The peculiar motion of the Earth causes a dipole anisotropy modulation in the distant galaxy distribution due to the aberration effect. However, the amplitude and angular direction of the effect is not necessarily the same as those of the cosmic microwave background (CMB) dipole anisotropy due to the growth of cosmic structures. In other words exploring the aberration effect may give us a clue to the horizon-scale physics perhaps related to the cosmic acceleration. In this paper we develop a method to explore the dipole angular modulation from the pixelized galaxy data on the sky properly taking into account the covariances due to the shot noise and the intrinsic galaxy clustering contamination as well as the partial sky coverage.

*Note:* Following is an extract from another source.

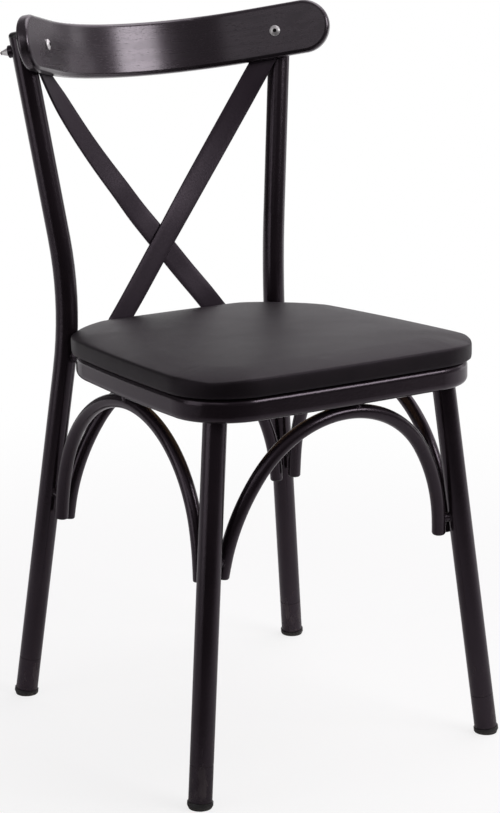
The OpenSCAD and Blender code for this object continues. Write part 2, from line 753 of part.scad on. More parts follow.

We applied the method to the galaxy catalogs constructed from the Sloan Digital Sky Survey (SDSS) Data Release 6 data. After constructing the four galaxy catalogs that are different in the ranges of magnitudes and photometric redshifts to study possible systematics, we found that the most robust sample against systematics indicates no dipole anisotropy in the galaxy distribution. This finding is consistent with the expectation from the concordance Lambda-dominated cold dark matter model. Finally we argue that an almost full-sky galaxy survey such as LSST may allow for a significant detection of the aberration effect of the CMB dipole having the precision of constraining the angular direction to ~ 20 degrees in radius. Assuming a hypothetical LSST galaxy survey, we find that this method can confirm or reject the result implied from a stacked analysis of the kinetic Sunyaev-Zel'dovich effect of X-ray luminous clusters in Kashlinsky et al. (2008,2009) if the implied cosmic bulk flow is not extended out to the horizon.